Ob die­se Mate­ri­al­schlacht was bringt? Oder eher zu Ärger führt? Jeden­falls habe ich einen extrem inno­va­ti­ven Ver­bes­se­rungs­vor­schlag: Die Stadt bringt bei der nächs­ten Kom­mu­nal­wahl ein Sam­mel­al­bum her­aus, das güns­tig im Bür­ger­amt erwor­ben wer­den kann. Und dann darf mun­ter gesam­melt und getauscht wer­den, bis alle Lis­ten, die einem oder einer wich­tig sind, im Sam­mel­al­bum voll­stän­dig ein­ge­klebt sind, samt den Glit­zer-Extra-Sti­ckern mit den Haupt­aus­sa­gen zum Wahl­pro­gramm, und den Logos der Lis­ten mit Geruchs­ef­fekt. Alter­na­tiv wäre auch eine städ­ti­sche (oder viel­leicht gleich eine EU-wei­te?) Wahl­wer­benorm denk­bar, in cm² je Per­son defi­niert, immer im glei­chen For­mat.
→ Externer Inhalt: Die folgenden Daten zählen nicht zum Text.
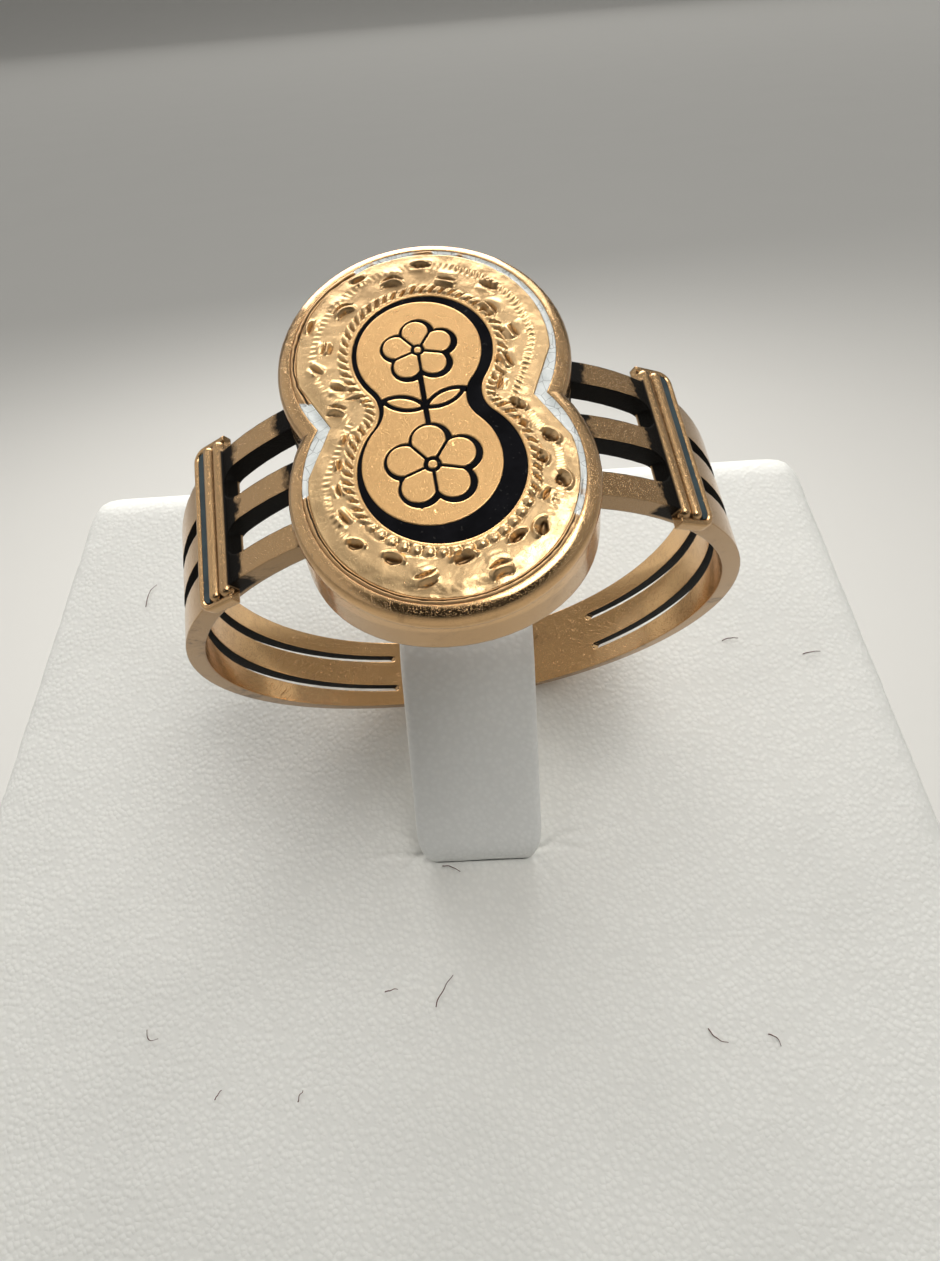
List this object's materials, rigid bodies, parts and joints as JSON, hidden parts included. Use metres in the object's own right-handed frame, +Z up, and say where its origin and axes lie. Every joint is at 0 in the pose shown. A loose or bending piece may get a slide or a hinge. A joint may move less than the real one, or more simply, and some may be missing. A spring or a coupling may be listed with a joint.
{
  "type": "enamel ring on a display stand",
  "caption": "Rose-gold enamel ring with an engraved figure-eight head, openwork shoulders and blue crossbars, held by the tongue of a slanted white leatherette display stand.",
  "frame": {"origin": "centre of the underside of the stand's block, which is the bottom centre of the whole", "axes": "+Z up; +X along the stand's width, to the right as seen from the front; +Y to the back, towards the high edge of the slanted face"},
  "size_m": [0.0544, 0.0388, 0.0442],
  "materials": {
    "rose_gold": "worn polish with dirt in the corners",
    "engraved_gold": "hand-engraved and softly worn",
    "pale_enamel": "glossy, chipped and greyed in places",
    "black_enamel": "glossy",
    "blue_enamel": "glossy",
    "leatherette": "matt, finely pebbled",
    "tongue_leatherette": "matt, finely pebbled"
  },
  "bodies": {
    "root": {"ring_metal": "rose_gold", "face_plaque": "engraved_gold", "border_enamel": "pale_enamel", "figure_enamel": "black_enamel", "crossbar_enamel_left": "blue_enamel", "crossbar_enamel_right": "blue_enamel", "stand_block": "leatherette", "stand_tongue": "tongue_leatherette"}
  },
  "joints": []
}
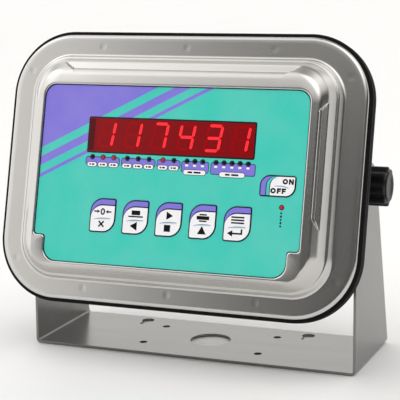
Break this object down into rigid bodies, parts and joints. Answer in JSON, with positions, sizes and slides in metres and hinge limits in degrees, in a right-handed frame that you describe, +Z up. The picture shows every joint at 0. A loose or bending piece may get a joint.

Das wür­de für Fair­ness und einen Fokus auf Inhal­te sor­gen, da bin ich mir sicher. Oder, als letz­te Mög­lich­keit: der „Dan­ke, ich weiß schon, wen ich wäh­len werde“-Aufkleber für den Brief­kas­ten, ver­teilt mit der Wahlbenachrichtigung.